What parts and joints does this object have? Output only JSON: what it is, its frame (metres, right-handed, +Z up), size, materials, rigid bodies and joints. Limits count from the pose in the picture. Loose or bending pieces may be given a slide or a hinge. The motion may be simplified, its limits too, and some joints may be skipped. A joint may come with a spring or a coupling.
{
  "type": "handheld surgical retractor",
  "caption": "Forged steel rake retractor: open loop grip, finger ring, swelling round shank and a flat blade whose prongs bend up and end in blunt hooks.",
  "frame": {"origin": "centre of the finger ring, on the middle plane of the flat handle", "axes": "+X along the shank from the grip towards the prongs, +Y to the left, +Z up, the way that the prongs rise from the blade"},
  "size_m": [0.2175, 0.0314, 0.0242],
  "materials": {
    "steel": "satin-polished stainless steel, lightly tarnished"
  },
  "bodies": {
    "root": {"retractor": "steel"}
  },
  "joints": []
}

◇ ◇ ◇

### SET TASK
The listing above should be transcribed in full, exactly as written.

### EXERCISE ANSWER
What parts and joints does this object have? Output only JSON: what it is, its frame (metres, right-handed, +Z up), size, materials, rigid bodies and joints. Limits count from the pose in the picture. Loose or bending pieces may be given a slide or a hinge. The motion may be simplified, its limits too, and some joints may be skipped. A joint may come with a spring or a coupling.
{
  "type": "handheld surgical retractor",
  "caption": "Forged steel rake retractor: open loop grip, finger ring, swelling round shank and a flat blade whose prongs bend up and end in blunt hooks.",
  "frame": {"origin": "centre of the finger ring, on the middle plane of the flat handle", "axes": "+X along the shank from the grip towards the prongs, +Y to the left, +Z up, the way that the prongs rise from the blade"},
  "size_m": [0.2175, 0.0314, 0.0242],
  "materials": {
    "steel": "satin-polished stainless steel, lightly tarnished"
  },
  "bodies": {
    "root": {"retractor": "steel"}
  },
  "joints": []
}